Stated exercise. Each line from the beginning of the data below through the line containing "printed silver and" should be repeated exactly, please.

┌─ Data segment

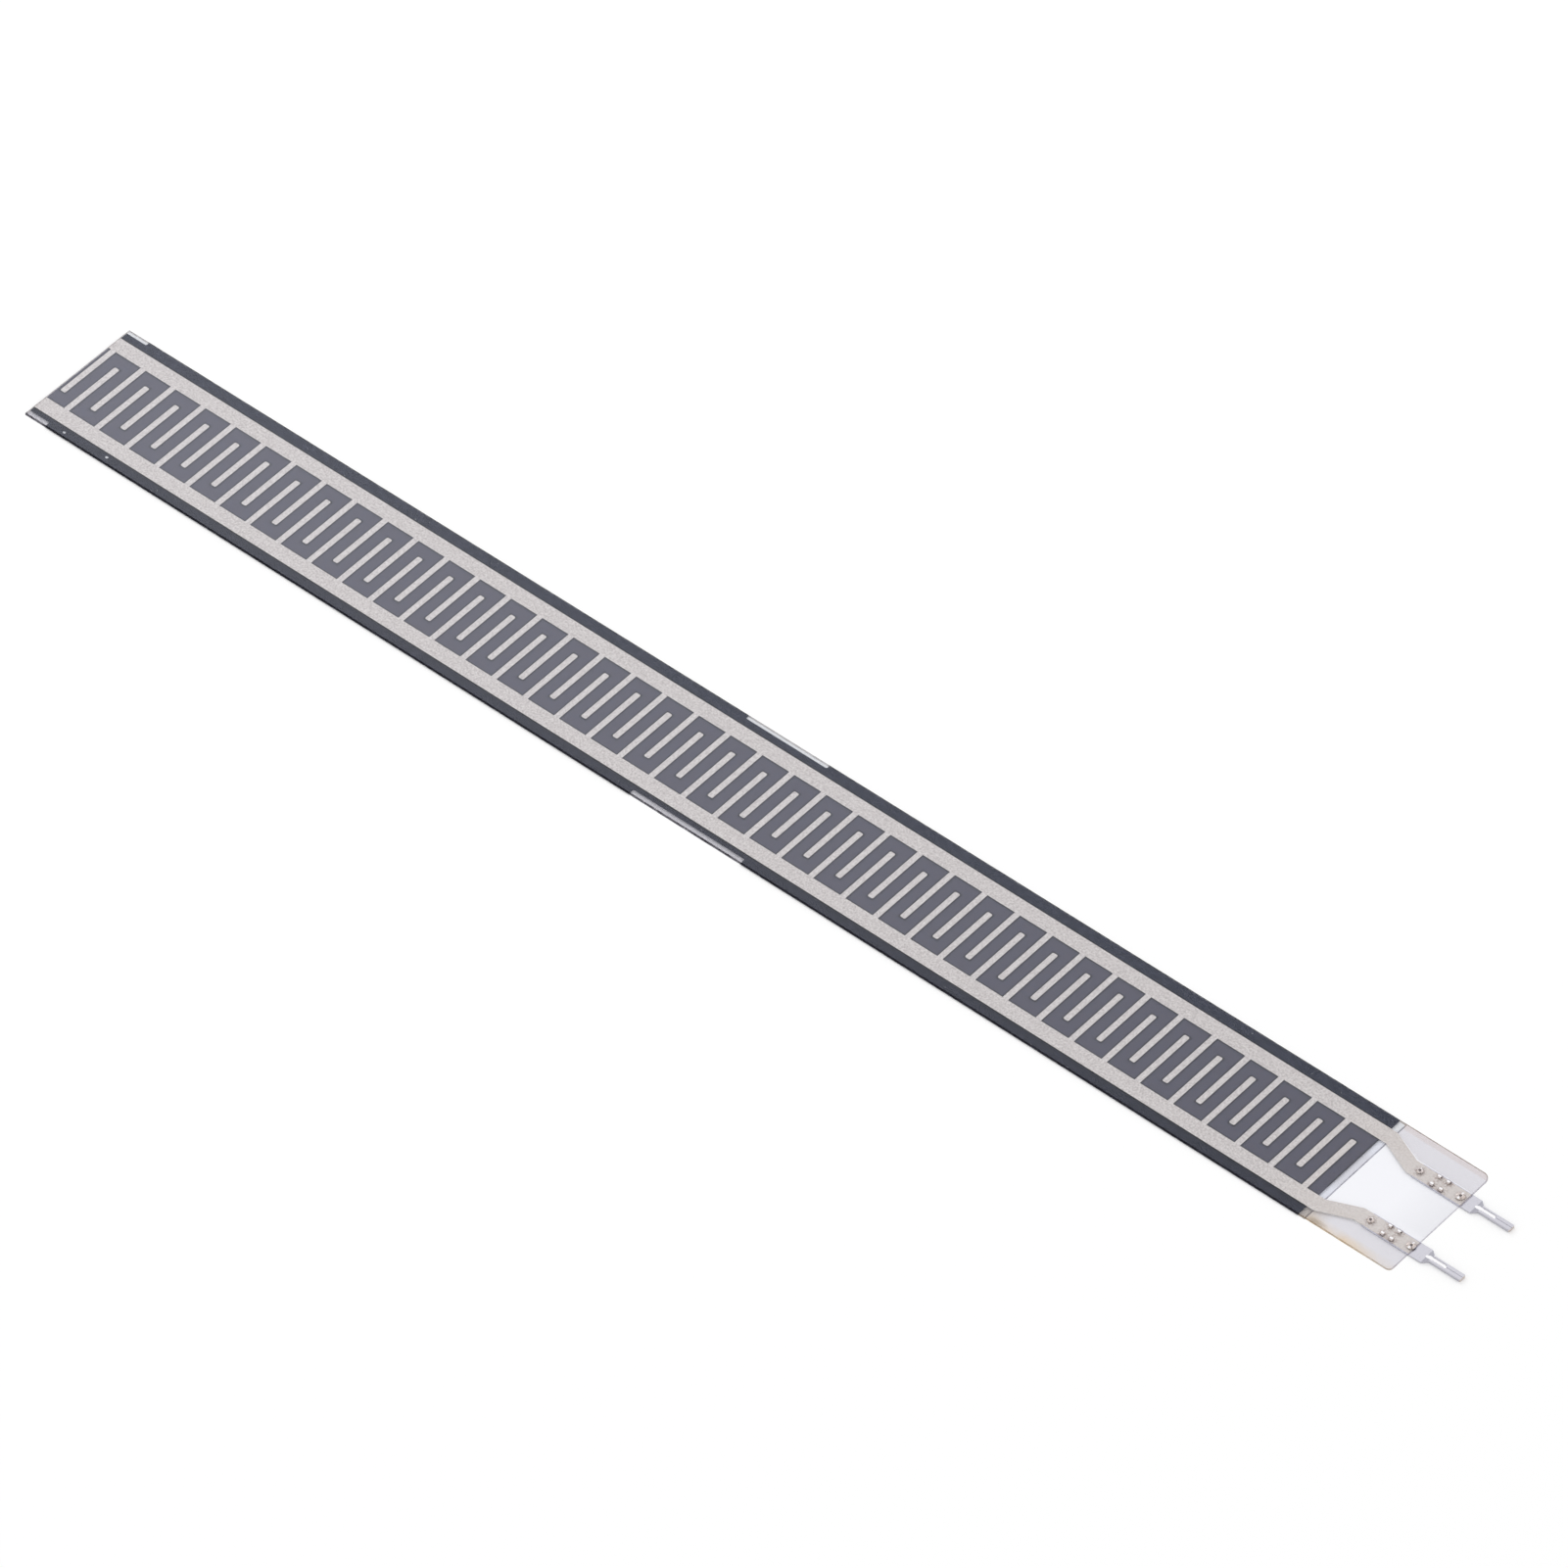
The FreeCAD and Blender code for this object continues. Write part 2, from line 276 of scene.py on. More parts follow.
class InkSettings(bpy.types.PropertyGroup):
    """The printed silver and carbon inks"""

    silver_colour: colour("Silver", "Silver flake ink seen through the film", "DFDAD5")
    silver_speck_colour: colour("Silver speck", "Duller spots where the binder covers the flakes", "ABA39F")
    silver_warm_colour: colour("Silver at the crimp", "Slightly tarnished silver on the tail", "DED5CA")
    silver_ring_colour: colour(
        "Silver round a pierced place", "Where the punched brass cracked and stained the ink", "B4A296"
    )
    silver_grain: length("Silver grain", "Size of the mottling that the screen mesh leaves", 0.2 * MM)
    carbon_dry_colour: colour("Carbon under air", "Matt carbon ink under the air gap", "44414E")
    carbon_wet_colour: colour(
        "Carbon under adhesive", "Carbon ink that the adhesive wets, which looks darker", "171E32"
    )
    carbon_streak_colour: colour("Carbon streak", "Bluish streaks that the squeegee leaves", "42455A")
    edge_shade: share("Edge shade", "How much the silver shades the carbon along its own edges", 0.95)
    edge_shade_reach: length(
        "Edge shade reach",
        "How far that shade reaches, drawn wider than the true 0.1 mm so that a picture can hold it",
        0.3 * MM,
    )
    carbon_grain: length(
        "Carbon grain", "Size of the ink's grains, drawn coarser than the true ones to show", 0.12 * MM
    )
    carbon_streak: length("Carbon streak width", "Distance between squeegee streaks", 0.35 * MM)


class AdhesiveSettings(bpy.types.PropertyGroup):
    """The spacer adhesive"""

    tint: colour("Tint on the tail", "What the adhesive lets through at each of its faces", "F2F1F2")
    left_tint: colour(
        "Tint along the body's left",
        "Where bare places in the carbon let it show, over the lit floor",
        "FDFDFA",
    )
    # Painted shade: darker on the right, where the floor under the strip lies in its shade
    right_shade_tint: colour("Tint along the body's right", "The same over floor that the strip shades", "E9E7E6")
    # Painted reflection: the dark of the ink that the cut edge mirrors is drawn into what it lets through
    rim_reflection_tint: colour(
        "Tint at the body's cut edge",
        "The clean-cut edge, which picks up the dark of the ink beside it",
        "77757C",
    )
    aged_colour: colour("Aged", "Adhesive along the tail's left side, slightly browned", "EFEBEA")
    aged_width: length("Aged width", "How far that side's aged edge reaches in", 0.5 * MM)
    amber_colour: colour("Amber", "Adhesive along the tail's right side, aged further", "F2E5D1")
    amber_width: length("Amber width", "How far that side's aged edge reaches in", 1.2 * MM)
    # Partly painted shadow: the blot also stands for the shade under the trace
    creep_and_shade_colour: colour(
        "Crept adhesive", "A grey-brown blot along the edge, from the carbon's end on, on the right", "D8CFC3"
    )
    creep_and_shade_reach: length(
        "Crept reach", "How far that blot reaches along the edge; it is a third as wide", 1.7 * MM
    )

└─

Result of this task.
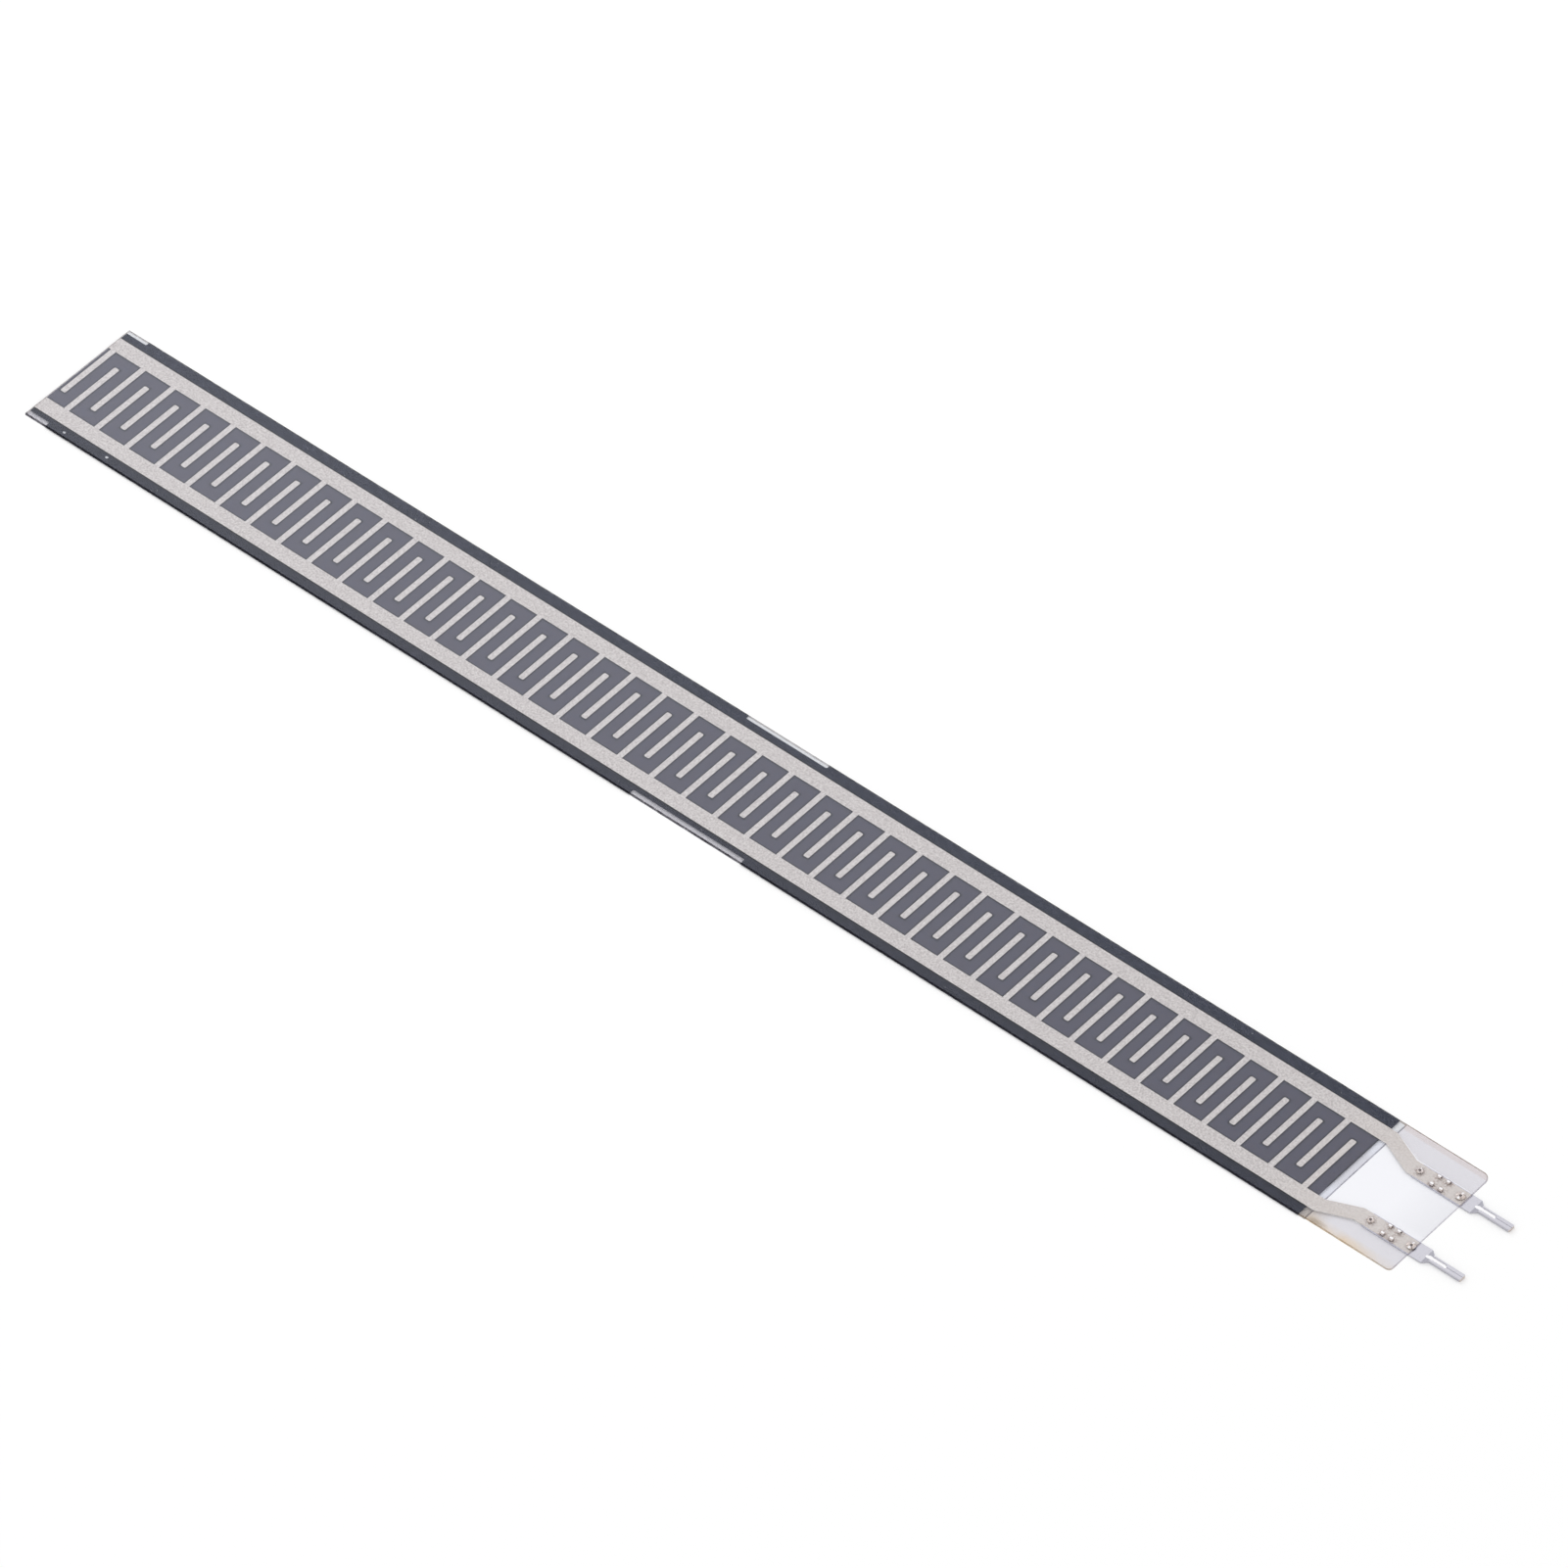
The FreeCAD and Blender code for this object continues. Write part 2, from line 276 of scene.py on. More parts follow.
class InkSettings(bpy.types.PropertyGroup):
    """The printed silver and carbon inks"""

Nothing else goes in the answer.